Vietnam was the only country of southeast Asia more influenced by China than by India, having been a province of China for over 1000 years. Only Chinese was written until, in the ninth century A.D., some Vietnamese wanted to write their literature in their own language. They adapted Chinese characters to Vietnamese, but in a haphazard way.

Nevertheless, this writing, called Nôm, or Chú Nôm, "script of the spoken language," was a way to write their own language.

Europeans began coming to Vietnam in the sixteenth century.

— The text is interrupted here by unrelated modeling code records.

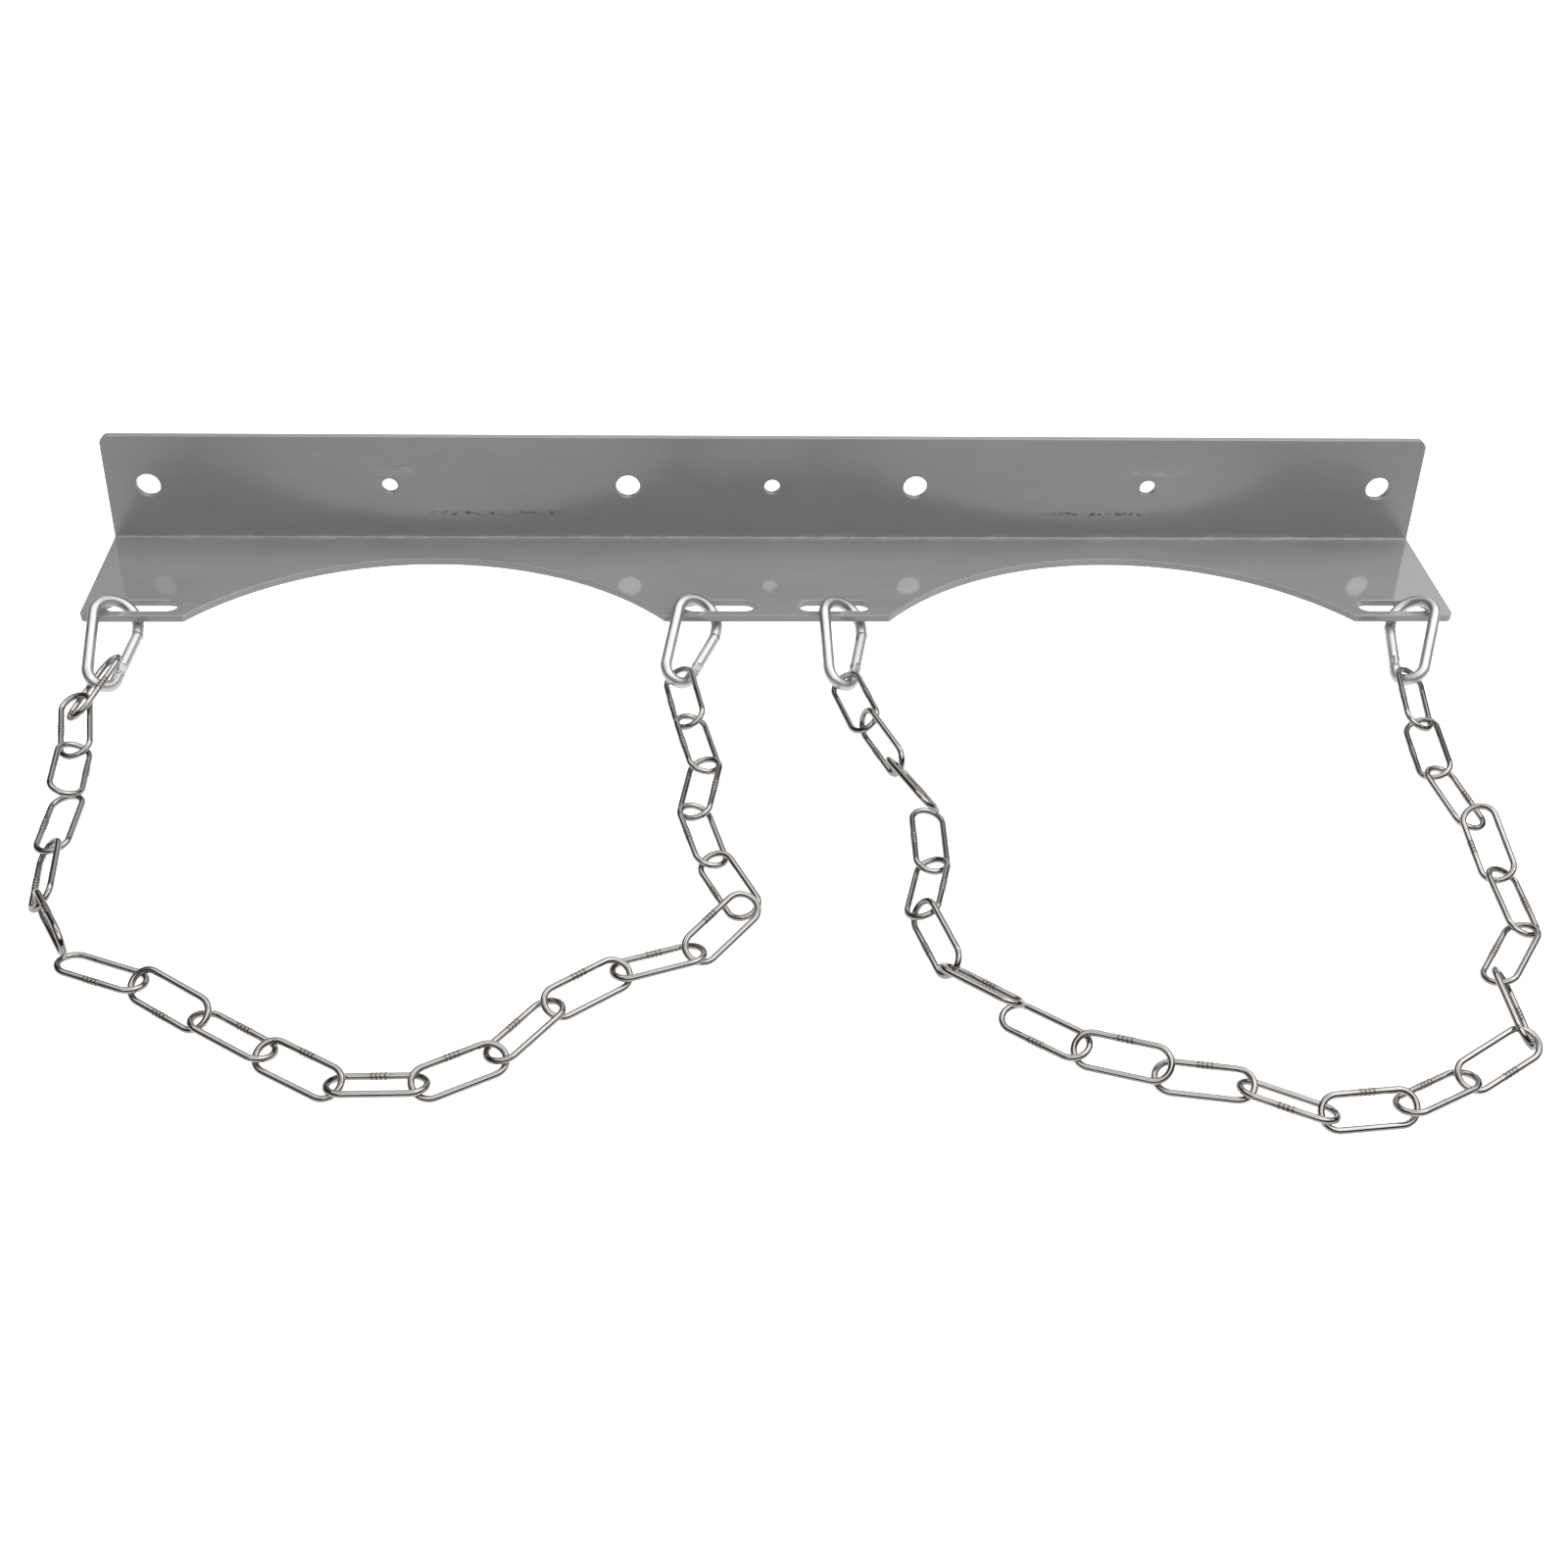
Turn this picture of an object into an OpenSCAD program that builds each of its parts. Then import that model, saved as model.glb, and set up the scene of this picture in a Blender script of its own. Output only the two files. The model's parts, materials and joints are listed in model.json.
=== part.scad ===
// Gas cylinder bracket: a folded steel wall angle with two cradle cut-outs and
// four hook slots, carrying two retaining chains on four snap hooks.
// Millimetres. The floor is z = 0 and +X runs along the bracket. The bracket
// lies as set down: on its heel, leaning back on the snap hooks under its front
// strip, with both chains spread on the floor towards -Y.

/* [Bracket] */
// Length of the bracket along the wall
bar_len = 600; // [400:1:900]
// Sheet thickness
sheet_t = 3; // [2:0.1:5]
// Depth of the shelf in front of the wall flange
shelf_d = 72.7; // [60:0.1:110]
// Height of the wall flange above the shelf
flange_h = 50.2; // [40:0.1:80]
// Inside radius of the fold
bend_r = 0.8; // [0.4:0.1:4]
// Radius of the flange's top corners
top_corner_r = 4; // [1:0.5:10]
// Radius of the shelf's front corners
front_corner_r = 3.5; // [1:0.5:8]
// Lean of the bracket as it rests on the hooks, in degrees
lean = 8.8; // [0:0.1:12]

/* [Cradles] */
// Distance between the centres of the two cylinder cradles
cradle_pitch = 305; // [260:1:420]
// Radius of a cradle cut-out
cradle_r = 129; // [100:1:180]
// Depth of a cradle cut-out behind the front edge
cradle_depth = 52; // [30:0.5:56]

/* [Holes and slots] */
// Diameter of the four large wall holes
large_hole_d = 11; // [6:0.1:13]
// Diameter of the three small wall holes
small_hole_d = 7.2; // [4:0.1:9]
// Distance between the outer pair of large holes
outer_pair = 562.8; // [500:0.1:580]
// Distance between the inner pair of large holes
inner_pair = 131.6; // [80:0.1:180]
// Distance between the outer small holes
small_pair = 347; // [300:0.1:400]
// Height of every wall hole above the shelf
hole_z = 26.1; // [18:0.1:36]
// Length of a hook slot
slot_len = 31.6; // [26:0.1:40]
// Width of a hook slot
slot_w = 9.6; // [8.5:0.1:12]
// Width of the strip in front of a hook slot
strip_w = 4.2; // [3:0.1:5]
// Distance between the outer hook slots
outer_slots = 550; // [520:0.5:570]
// Distance between the inner hook slots
inner_slots = 50.6; // [44:0.5:80]

/* [Chain] */
// Wire diameter of the links
link_d = 2.6; // [2:0.1:3]
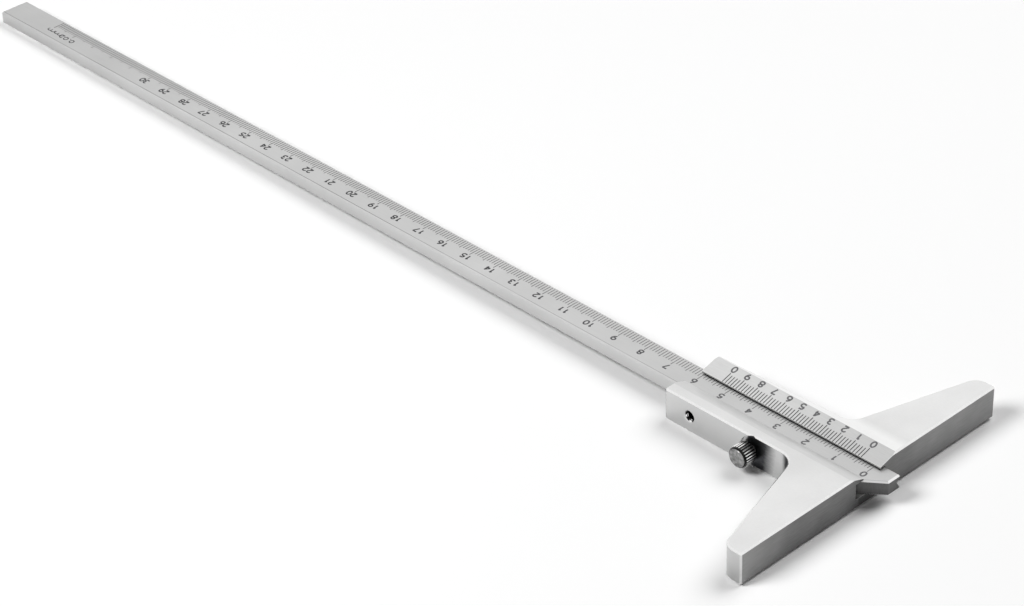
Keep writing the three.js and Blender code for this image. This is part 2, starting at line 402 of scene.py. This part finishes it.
# Beam: a flat bar of hardened steel, ground lengthwise on every side, with a V groove along
# its far side. One corner of its tip is cut away, so that it reaches into narrow corners.
beam_low, beam_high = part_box("beam")
# Painted shade: the beam's top is darker towards its far end.
beam_steel = brushed_steel(
    "ground_beam", grey(0.47), grey(0.64), 0.36, (220, 4200, 4200), relief=0.003, cloud=40,
    painted_light=lambda place: place.along("X").between(beam_low.x, -60 * mm))
# A lighter copy for the near side, as painted light, and darker towards the far end.
beam_side_steel = brushed_steel(
    "ground_beam_side", grey(0.51), grey(0.67), 0.36, (220, 4200, 4200), relief=0.003, cloud=40,
    painted_light=lambda place: place.along("X").between(beam_low.x, -120 * mm))
# Painted shade: the tip's end faces are dark, and darker towards the bottom.
beam_end_steel = brushed_steel(
    "beam_end", grey(0.05), grey(0.12), 0.34, (3800, 3800, 600), grain=0.5, relief=0.003,
    painted_light=lambda place: place.along("Z").between(beam_low.z, beam_low.z + 2.5 * mm))
# Painted shade: a dark line along the near top edge, fading out towards the slide.
beam_edge_line = brushed_steel(
    "beam_edge_line", grey(0.10), grey(0.55), 0.4, (220, 4200, 4200),
    painted_light=lambda place: place.along("X").between(-10 * mm, 90 * mm))
tip_break = 0.25 * mm
tip_top = Vector((beam_high.x - 0.01 * mm, 0, beam_high.z - 0.01 * mm))
beam_bar = merged_copy("beam", "beam_bar")
bpy.ops.object.mode_set(mode="EDIT")
bpy.ops.mesh.select_mode(type="EDGE")
bpy.ops.mesh.select_all(action="DESELECT")
bpy.ops.object.mode_set(mode="OBJECT")
for edge in beam_bar.data.edges:
    ends = [beam_bar.data.vertices[v].co for v in edge.vertices]
    edge.select = all(end.x > tip_top.x and end.z > tip_top.z for end in ends)
bpy.ops.object.mode_set(mode="EDIT")
bpy.ops.mesh.bevel(offset=tip_break, segments=1, affect="EDGES")
bpy.ops.object.mode_set(mode="OBJECT")
round_edges(beam_bar)
beam_bar.data.materials.append(beam_steel)
paint_faces(beam_bar, shaded_milled_steel, lambda c, n: n.z < -0.9)
paint_faces(beam_bar, beam_side_steel, lambda c, n: n.y < -0.5)
# Painted shade on the near top edge, and painted highlights on the lower near edge and the tip's chamfer.
paint_faces(beam_bar, beam_edge_line, lambda c, n: n.y < -0.1 and 0.75 < n.z < 0.995)
paint_faces(beam_bar, rubbed_edge_highlight, lambda c, n: n.y < -0.1 and -0.995 < n.z < -0.1)
paint_faces(beam_bar, beam_end_steel, lambda c, n: n.x > 0.3 and abs(n.z) < 0.3)
paint_faces(beam_bar, rubbed_edge_highlight, lambda c, n: n.x > 0.2 and 0.3 < n.z < 0.98 and abs(n.y) < 0.3)
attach(beam_bar, "beam")
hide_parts("beam")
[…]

To learn Vietnamese, they tried writing it in Roman alphabets.

Alexandre de Rhodes

Above: Father Alexandre de Rhodes of Vietnam.

A French Jesuit missionary, Alexandre de Rhodes, took these efforts and developed an efficient Roman-type alphabet for Vietnamese. Long before the days of descriptive linguistics, de Rhodes was aware of the prime importance of tone in the speech of these people.

At the turn of the twentieth century, there were four writing systems in use in Vietnam: Chinese, Nôm, French, and de Rhodes'.

In the 1940s, there was a drive toward independence and literacy for everyone in the Vietnamese language. Only the de Rhodes alphabet, called Qúoc Ngú, "national script," was found suitable. Today nearly all speakers of Vietnamese are literate in Qúoc Ngú.